If a permanent establishment is created, the host country may tax the profits attributable to that establishment, and the company may face additional registration, filing, and compliance obligations in that jurisdiction.

VII. Compliance and Reporting Obligations

Choosing a tax residence also means choosing a reporting burden. U.S. tax residents face some of the most extensive international reporting obligations in the world, including the FBAR (FinCEN Form 114) for foreign financial accounts when the aggregate value exceeds $10,000 at any time during the calendar year. Failure to comply can result in significant civil penalties even if no additional tax is due. In the FBAR context, non-willful penalties and willful penalties are governed by the Bank Secrecy Act penalty regime, and the statutory maximums are adjusted for inflation. A willful violation may result in a penalty equal to the greater of $100,000 (as adjusted for inflation) or 50% of the account balance at the time of the violation. Courts have also recognized that, in the civil FBAR context, willfulness may include reckless conduct, making ignorance of the rules a diminishing defense.

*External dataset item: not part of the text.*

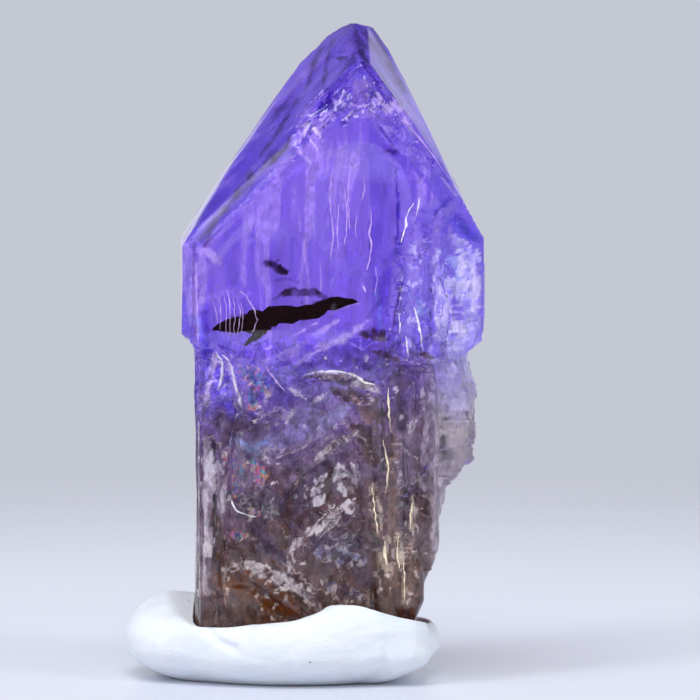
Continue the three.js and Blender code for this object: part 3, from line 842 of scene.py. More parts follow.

VIII. Practical Lessons for the Global Decision-Maker

To plan effectively for tax residence, action should be taken before residency is unintentionally established:

  1. Conduct a Tie-Breaker Analysis: If an individual may be treated as resident in more than one country under domestic law, review the applicable income tax treaty to determine how residence is resolved for treaty purposes, including factors such as permanent home, center of vital interests, habitual abode, and nationality.

  2. Review Management Protocols: Ensure that board meetings, strategic decision-making, and core management functions occur in the intended jurisdiction of residence to reduce the risk that another country will assert corporate residence based on management and control.

  3. Audit Your Days: Maintain careful travel records to avoid inadvertently meeting the Substantial Presence Test or similar residence thresholds in another jurisdiction.

  4. Evaluate Treaty Access: Before selecting a residence or incorporation jurisdiction, review whether that jurisdiction has a meaningful treaty network with the countries from which income, dividends, interest, royalties, or business operations are expected to arise.

Conclusion: Strategy Over Geography

Determining tax residence is not merely about finding a place to live or work; it involves understanding the legal framework that governs how income and assets are taxed. For non-U.S. investors and cross-border families, residency planning can play an important role in aligning physical presence with a structure that minimizes tax inefficiencies and maximizes treaty protection. For U.S. citizens and many long-term residents, however, citizenship-based taxation means that relocating abroad generally does not terminate U.S. tax obligations, and planning must instead focus on managing worldwide reporting and tax exposure within the U.S. system.

In the world of international tax, the best time to choose your residence is before you cross the border. Proper planning allows you to enter a new jurisdiction with a clear exit strategy and a structure that preserves your returns against the erosion of double taxation. For those already facing tax compliance issues, exploring streamlined filing compliance procedures may be the necessary next step.